Win Aung, a former head of Myanmar's chamber of commerce whose Dagon International construction firm won contracts to help build the country's nine-year-old capital of Naypyitaw, was removed from the Specially Designated Nationals and Blocked Persons list, the US State Department said in a statement.

Two of Win Aung's businesses were also removed from the US Treasury Department list, the statement said, adding that decisions to remove individuals were based on actions taken by the sanctioned people or enterprises.

The statement provided no details on why Wing Aung was removed from the list, or why he had been put on it.

According to confidential US diplomatic cables published by Wikileaks, Win Aung allegedly exported timber to China from protected areas after winning contracts because of his military ties.

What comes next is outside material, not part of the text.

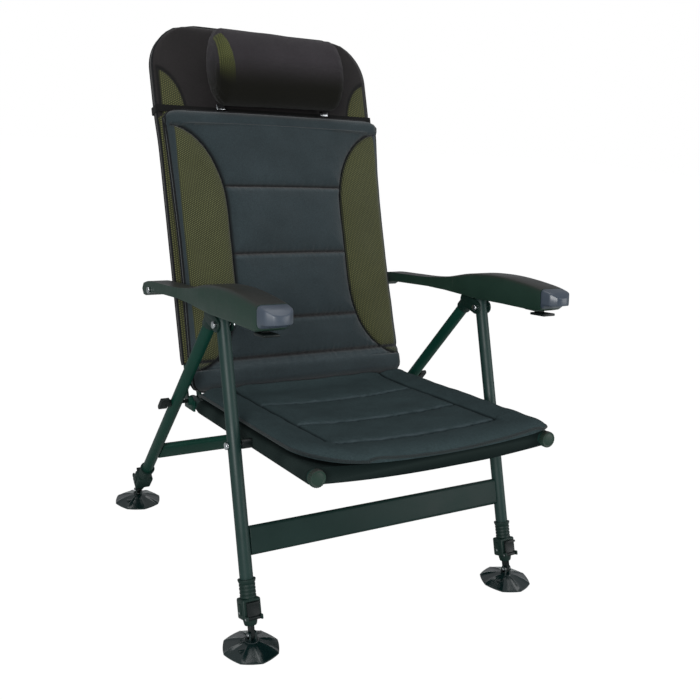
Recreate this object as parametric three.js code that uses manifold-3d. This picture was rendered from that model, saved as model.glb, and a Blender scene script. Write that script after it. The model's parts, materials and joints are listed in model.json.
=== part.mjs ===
// Folding carp fishing chair on two crossed pairs of steel tube legs.
// Millimetres, +Z up, +X to the viewer's right, the sitter faces -Y.
// Places in the side view are first set from the front feet's pivot line,
// and the finished chair is then moved so that the origin is under its middle.

import * as THREE from 'three';
import { mergeVertices } from 'three/addons/utils/BufferGeometryUtils.js';
import Module from 'manifold-3d';

const wasm = await Module();
wasm.setup();

// Stance and main places
const frameSpacing = 504;
const legSpacing = frameSpacing + 96;
const footSpread = 697;
const frontLegLean = THREE.MathUtils.degToRad(18.7);
const seatPivotAlong = 375.7;
const topPivotAlong = 597;
const rackPinAlong = 622;
const frontLegTopAlong = 635;
const rearLegOffset = 38;
const rearLegPastPivot = -4.5;

// Tubes, bolts and running gaps
const tubeDiameter = 25;
const tubeWall = 1.5;
const innerTubeDiameter = 21;
const innerTubeWall = 1.5;
const boltDiameter = 8;
const boltHeadDiameter = 14;
const boltHeadHeight = 5;
const seatGap = 0.3;
const boltGap = 0.3;
const cutOverrun = 20;
const weldDistance = 1e-4;
const tubeSides = 16;
const boltSides = 12;
const nutSides = 6;
const pinSides = 8;
const roundSides = 20;
const miterFloor = 0.5;

// Flat cross plates between the legs of a pair
const plateHeight = 54;
const plateThickness = 14;
const frontPlateAlong = 199;
const rearPlateAlong = 224;

// Leg clamps: a collar on the outer tube above a box with the lever
const collarDiameter = 32;
const collarBottomAlong = 98;
const collarTopAlong = 132;
const clampBoxWidth = 36;
const clampBoxDepth = 30;
const clampBoxHeight = 38;
const clampBoxCorner = 4;
const outerTubeEndAlong = 78;
const rearClampLift = 14;
const leverWidth = 24;
const leverHeight = 29;
const leverThickness = 4;
const leverTabDepth = 9;
const leverTabHeight = 4;
const leverPinDiameter = 4;
const leverPinStand = 4;
const leverEarWidth = 4;

// Inner leg tubes
const innerTubeReach = 250;
const tongueWidth = 7;
const tongueRadius = 8;
const shoulderAlong = 19;

// Mud feet
const footDiameter = 108;
const footRim = 4;
const footHubDiameter = 34;
const footHubHeight = 18;
const footPinHeight = 28;
const footPinDiameter = 6;
const footEarThickness = 4;
const footEarRadius = 7;
const footSides = 24;
const footMidShare = 0.62;
const footMidHeightShare = 0.42;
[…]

Myanmar launched widespread economic and political reforms in 2011, convincing the United States and other Western countries - keen to develop ties with the fast developing and strategically located country - to suspend most sanctions imposed during decades of military rule.

However, many in Myanmar now feel the reform process has stalled, with the military still holding extensive power.

Opposition leader Aung San Suu Kyi told Reuters last month that President Thein Sein was insincere about reform and accused the United States and the West of being too optimistic about change.

The State Department said the US sanctions architecture remained in place, and said any changes would depend on the government continuing with political and economic reforms and resolving disputes with members of ethnic groups.